» **YOUR OBJECTIVE**: Report how many lines contain the word "import"; answer with the number only.

----- MATERIAL PROVIDED -----

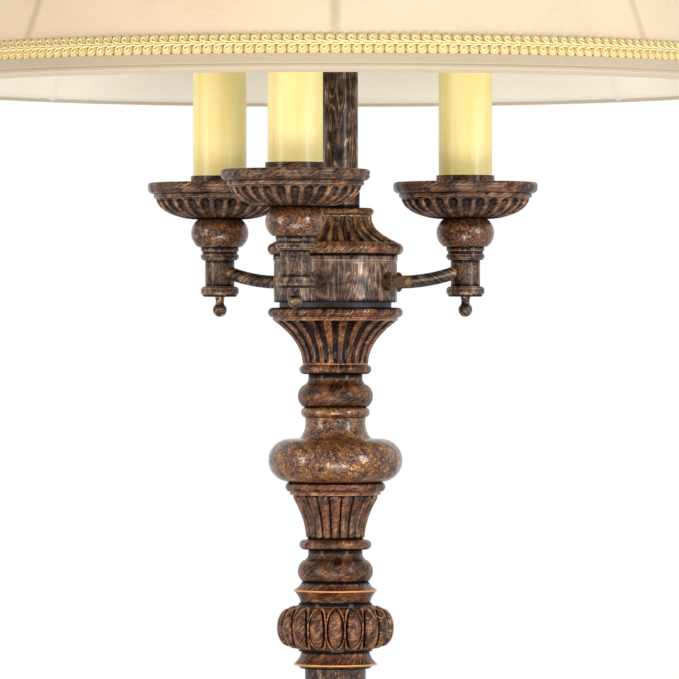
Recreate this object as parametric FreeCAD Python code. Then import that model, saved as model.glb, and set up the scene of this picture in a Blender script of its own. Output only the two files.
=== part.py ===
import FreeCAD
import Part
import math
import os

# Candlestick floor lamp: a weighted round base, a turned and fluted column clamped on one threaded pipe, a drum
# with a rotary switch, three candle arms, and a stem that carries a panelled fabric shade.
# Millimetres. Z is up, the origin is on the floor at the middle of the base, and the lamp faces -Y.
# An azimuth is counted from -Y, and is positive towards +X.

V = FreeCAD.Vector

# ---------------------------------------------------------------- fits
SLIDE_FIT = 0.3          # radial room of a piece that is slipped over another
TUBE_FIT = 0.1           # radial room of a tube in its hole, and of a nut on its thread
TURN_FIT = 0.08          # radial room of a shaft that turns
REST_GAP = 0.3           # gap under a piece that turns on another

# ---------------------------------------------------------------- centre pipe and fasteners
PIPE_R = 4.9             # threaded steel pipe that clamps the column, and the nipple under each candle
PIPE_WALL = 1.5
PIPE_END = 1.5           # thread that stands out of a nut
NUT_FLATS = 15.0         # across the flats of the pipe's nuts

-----

» **ANSWER TO THE PROBLEM**: 5